▸ Task brief:
From the listing below, pull out every line where the string "pose" appears.

★ ★ ★ ★

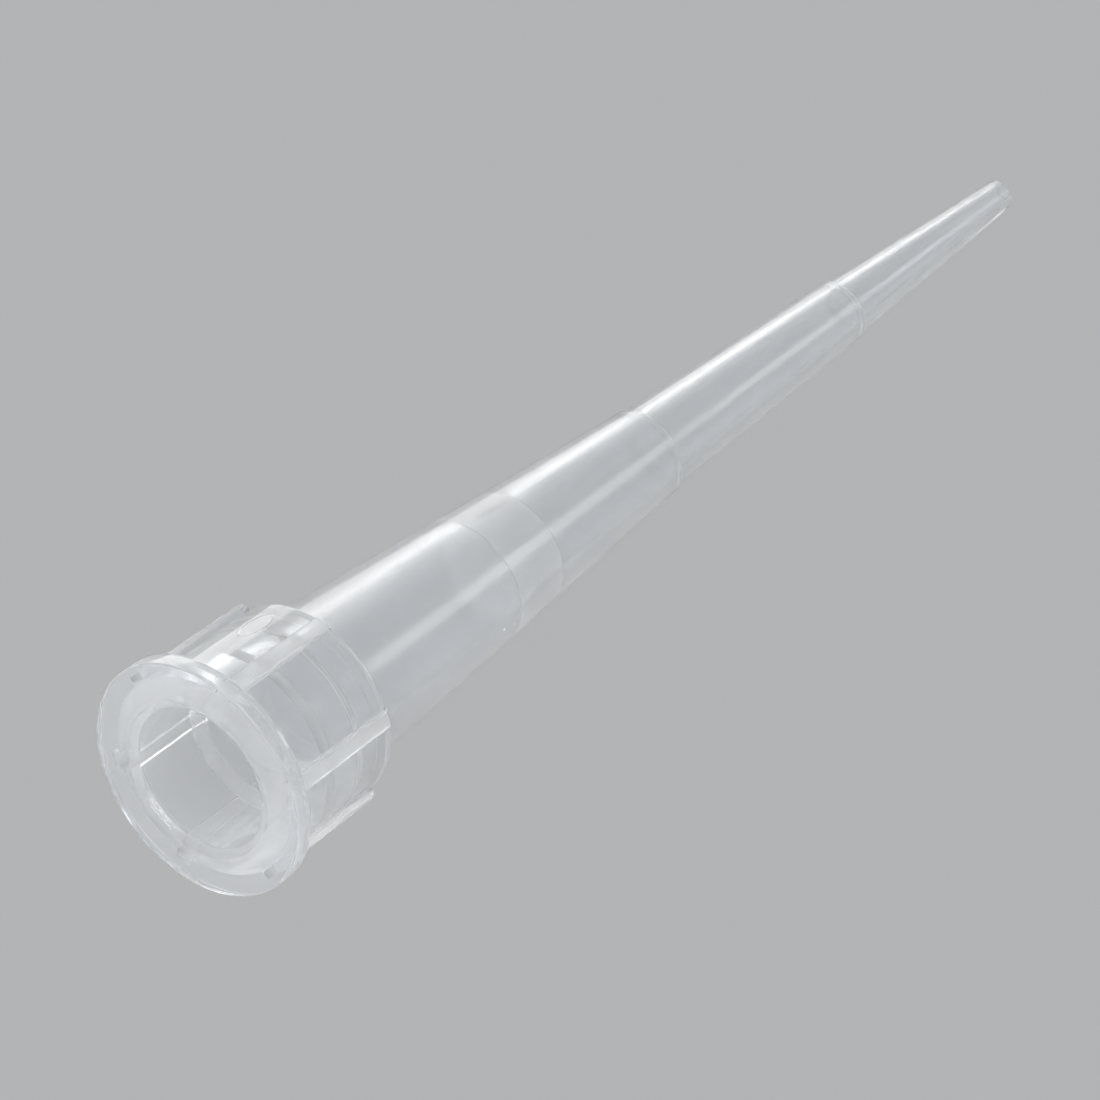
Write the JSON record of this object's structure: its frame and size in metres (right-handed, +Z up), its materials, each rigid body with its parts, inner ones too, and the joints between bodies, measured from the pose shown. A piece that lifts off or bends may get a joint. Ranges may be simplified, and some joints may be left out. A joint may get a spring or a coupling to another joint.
{
  "type": "pipette tip",
  "caption": "Clear disposable pipette tip, stood on its mouth: a flanged, ribbed collar round a stepped socket, then a long tube narrowing in steps to a fine orifice.",
  "frame": {"origin": "centre of the mouth, on the surface that the tip stands on", "axes": "+Z up along the tip's own axis, from the mouth to the orifice; +X through the middle of one of the six ribs."},
  "size_m": [0.0066, 0.0066, 0.0318],
  "materials": {
    "clear_polypropylene": "smooth natural polypropylene, clear to slightly milky, polished inside and out"
  },
  "bodies": {
    "root": {"tip_body": "clear_polypropylene"}
  },
  "joints": []
}
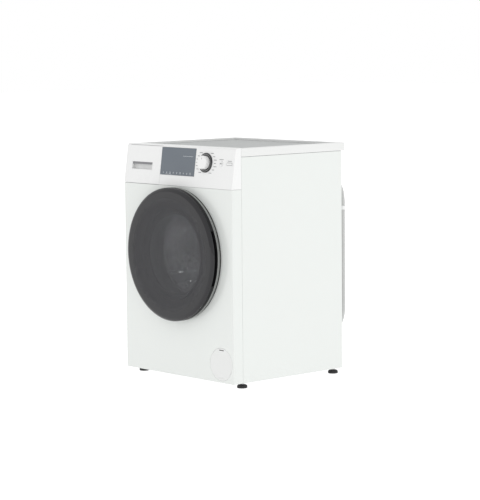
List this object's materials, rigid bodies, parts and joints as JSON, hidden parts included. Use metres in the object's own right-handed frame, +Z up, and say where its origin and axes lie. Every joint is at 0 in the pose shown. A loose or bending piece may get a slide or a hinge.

★ ★ ★ ★

▸ Expected answer:
Write the JSON record of this object's structure: its frame and size in metres (right-handed, +Z up), its materials, each rigid body with its parts, inner ones too, and the joints between bodies, measured from the pose shown. A piece that lifts off or bends may get a joint. Ranges may be simplified, and some joints may be left out. A joint may get a spring or a coupling to another joint.
List this object's materials, rigid bodies, parts and joints as JSON, hidden parts included. Use metres in the object's own right-handed frame, +Z up, and say where its origin and axes lie. Every joint is at 0 in the pose shown. A loose or bending piece may get a slide or a hinge.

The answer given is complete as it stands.